Rape is a problem, period, and I am unconvinced that it is a bigger problem on US campuses than elsewhere and pretty well convinced that it would be most directly addressed by locating, charging, prosecuting, convicting, and imprisoning a relatively small number of serial rapists, with much of the remaining problem best handled through major changes in how American young people are brought up to use recreational drugs, most especially ethyl alcohol. Beyond that is the issue of the status of women in American society (and worldwide), and a robust feminist movement must work now and for a time to come on a wide range of criminal, political, and cultural issues that include rape but — a politically-charged "but" — but are not so centered on rape as to impede forming coalitions between and among women and men united for shared causes.
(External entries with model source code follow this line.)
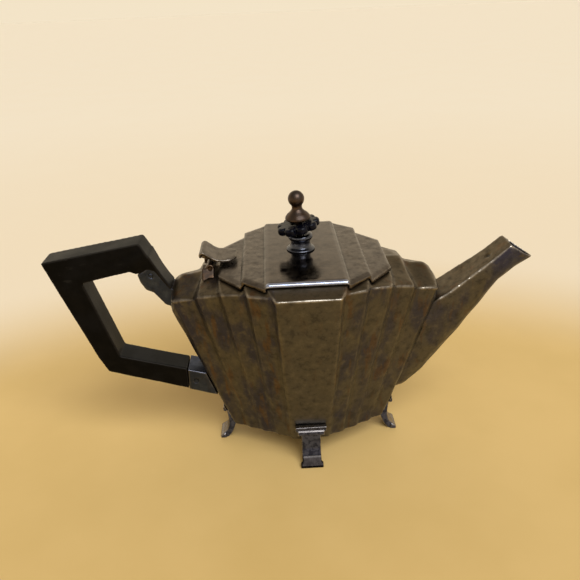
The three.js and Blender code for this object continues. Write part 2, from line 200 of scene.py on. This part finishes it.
def lofted(name, rings):
    """Skin over equal rings of points, closed at both ends."""
    sides = len(rings[0])
    last = (len(rings) - 1) * sides
    faces = [tuple(reversed(range(sides))), tuple(range(last, last + sides))]
    for start in range(0, last, sides):
        for j in range(sides):
            k = (j + 1) % sides
            faces.append((start + j, start + k, start + sides + k, start + sides + j))
    mesh = bpy.data.meshes.new(name)
    mesh.from_pydata([point for ring in rings for point in ring], [], faces)
    return mesh


def joined_meshes(mesh, others):
    """The first mesh with the others added to it."""
    whole = bmesh.new()
    whole.from_mesh(mesh)
    for other in others:
        whole.from_mesh(other)
        bpy.data.meshes.remove(other)
    whole.to_mesh(mesh)
    whole.free()
    return mesh


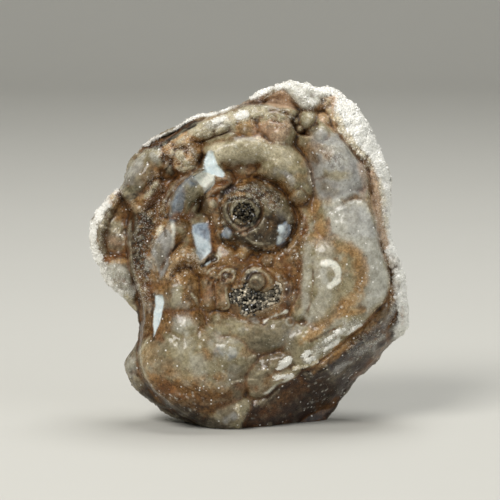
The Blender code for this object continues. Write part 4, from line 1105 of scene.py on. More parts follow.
LOWER: Marks = (
    # The big lower left lobe
    Mark(SMOKE, 1.3, ((-15.4, 11), (-15, 14.6)), 1.6, 0.7, 0.5),
    Mark(PEARL, 1.2, ((-11.4, 18.6), (-11, 17)), 1.2, 0.75, 0.6),
    Mark(PEARL, 1.15, ((-10.8, 14.2), (-8.6, 11.8), (-7.6, 8.4)), 2.2, 0.45, 0.9),
    Mark(SMOKE, 0.75, ((-16.2, 9.6), (-13, 11.4), (-11.6, 8)), 1.6, 0.5, 0.9),
    Mark(TAN, 0.9, ((-16.8, 13), (-14.8, 10.4), (-11.4, 8.6), (-6.6, 8)), 2, 0.5, 1),
    Patch(AMBER, ((-17.4, 10.8), (-14.8, 9.4), (-12, 8.2), (-8, 7.6), (-4, 8), (-2.6, 6.6), (-4.4, 3.4),
        (-8.4, 2.4), (-12.4, 3.6), (-15.6, 6), (-17.6, 8.6)), 2, 1, 0.8),
    Mark(RUST, 1, ((-16.2, 7.6), (-13, 5.4), (-9, 4.8), (-5, 5)), 1.2, 1, 0.6),
    Mark(UMBER, 0.5, ((-16, 6.6), (-12.4, 4.4), (-8, 4), (-5, 4)), 1.2, 0.7, 0.8),
    Mark(AMBER, 0.55, ((-13.6, 9.6), (-12.6, 8.2)), 1, 0.8, 0.6),
    Mark(RUST, 0.45, ((-14.4, 9), (-13.4, 7.4), (-12, 6)), 0.9, 0.7, 0.4),
    Mark(RUST, 0.4, ((-15.5, 16), (-14.6, 15.4)), 0.8, 0.7, 0.4),
    Mark(AMBER, 0.55, ((-8.4, 19), (-8, 16), (-7.6, 14), (-6.8, 12.6)), 1.4, 0.7, 0.6),
    Mark(BROWN, 0.75, ((-8, 18.8), (-6, 18.2), (-4, 17.8)), 1, 0.8, 0.4),
    # Painted highlight: pale and blue-white sheen on the bump at the lobe's upper right
    Mark(PEARL, 0.55, ((-5, 15.5), (-3.6, 15.2), (-2, 15)), 0.8, 0.6),
    Mark(BLUE, 0.7, ((-5, 13.2), (-3, 12.8)), 1.2, 0.5, 0.4),
    Mark(PEARL, 0.5, ((-4.4, 13.6), (-3, 13.4)), 0.8, 0.9, 0.4),
    Mark(AMBER, 0.5, ((-6.6, 9.2), (-4.8, 8.6)), 1, 0.7, 0.6),
    Mark(CREAM, 0.1, ((-5.2, 7.4), (-3.6, 8), (-1.2, 8.6), (1, 8.6)), 0.35, 0.6, 0.1, 0.1),
    Mark(BROWN, 0.7, ((-15, 5.6), (-11, 4.8), (-8, 5), (-5.4, 5.4), (-3, 5.5)), 1, 0.9, 0.4),
    Mark(UMBER, 0.95, ((-13.4, 4), (-10, 2.6), (-6.4, 1.2), (-3, -0.4)), 1, 1, 0.4),
    # Painted shade: near-black under the lobe, along its foot
    Mark(CREVICE_SHADE, 0.8, ((-14, 3.4), (-10, 1.9), (-6, 0.6)), 1, 0.5, 0.4),
    Mark(STRAW, 0.15, ((-18.3, 13), (-17.4, 14.6), (-16.8, 15.4)), 0.4, 0.8),
    Mark(BROWN, 0.5, ((-18.2, 14.6), (-17.6, 17.2), (-17.4, 20)), 0.6, 0.9),
    # The lower middle
    Mark(BROWN, 0.75, ((2.8, 6.8), (3.2, 8.8), (2.8, 10.6)), 1, 0.8, 0.4),
    Mark(RUST, 0.7, ((-2, 7.2), (0.8, 7.2)), 0.9, 0.75, 0.4),
    # Painted highlight: a cream patch of glints
    Patch(CREAM, ((-0.2, 12.3), (0.6, 12.9), (1.4, 12.8), (0.9, 12.2)), 0.4, 0.9),
    Patch(FROST, ((4, 10), (4.8, 11.1), (5.4, 11.5), (6.2, 12.3), (6.8, 12.2), (6.5, 11.2), (5.6, 10.7),
        (4.8, 10.3)), 0.4, 0.95, 0.2, 0.15),
    Mark(IVORY, 0.15, ((2.4, 6.2), (3, 6.5), (3.6, 7.1), (4.2, 7.6), (5, 8), (5.8, 8.3), (6.6, 8.8), (7, 9)),
        0.3, 0.95, 0.12, 0.15),
    Mark(FROST, 0.25, ((4.4, 8.9), (5.6, 9.1), (6.8, 9.2)), 0.4, 0.85, 0.3),
    Mark(STRAW, 0.35, ((1.2, 9.4), (2.6, 10), (4.2, 9.6)), 0.7, 0.5, 0.4),
    Patch(SMOKE, ((0.4, 4.8), (1, 6), (2.4, 6.2), (2.6, 5.2), (1.6, 4.6)), 0.5, 0.9, 0.3),
    # The small window near the foot
    Patch(SMOKE, ((-5.2, 4.2), (-2.2, 4.8), (-2, 2.4), (-3.2, 0.8), (-5, 1.2)), 0.5, 0.9),
    Mark(CREAM, 0.1, ((-2.1, 4.4), (-1.9, 3), (-1.8, 2.2)), 0.3, 0.8, 0.3, 0.1),
    Mark(LAVENDER, 0.5, ((-4, 2), (-2.6, 2.4)), 0.7, 0.8, 0.3),
    # The sage hollow between the lower eye and the ledge
    Mark(MOSS, 1.25, ((-1, 15.4), (3, 14.6), (6.6, 15)), 1.6, 0.6, 0.5),
    Mark(BROWN, 0.6, ((3.2, 12), (5.4, 13.2)), 0.9, 0.5, 0.4),
)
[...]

In a society less tainted by puritanical prurient interest in bodily matters, the bigger stories about exploitation and abuse of the young would be the far less sexy (sic) issues of jobs for young people and the continuing defunding of programs for them with the notable and crucial exception of more prisons and police.
Campus rape is an issue; bigger issues, for more young Americans over the long haul of their happiness is the set that includes degree inflation (the constantly rising bar of degree required for a decent job), requirement inflation (more credit hours required to get a bachelor's degree), and inflation inflation for the cost of a degree: primarily the reduction in State and other public subsidies for schooling that sends people into years of debt to go to college.
Even limiting the subject to drugs in sports, and ignoring huge threats like misuse of antibiotics — even limiting the subject to sports and drugs, there are more important drug issues than Michael Phelps on the bong-o's or Lance Armstrong's doping schemes. Even limiting the subject to coachly abuse, there are other and equally serious problems that do not include sex.
And when looking at American crimes against the young, campus rape is among them, but one are of offense among many. And dealing with campus rape can be an excuse for State Legislatures like that of California to look like they're doing something without paying the political costs that would come from reassigning priorities and increasing taxes to put more investment into programs for the young of both sexual "modal phenotypes" and the whole range of genders.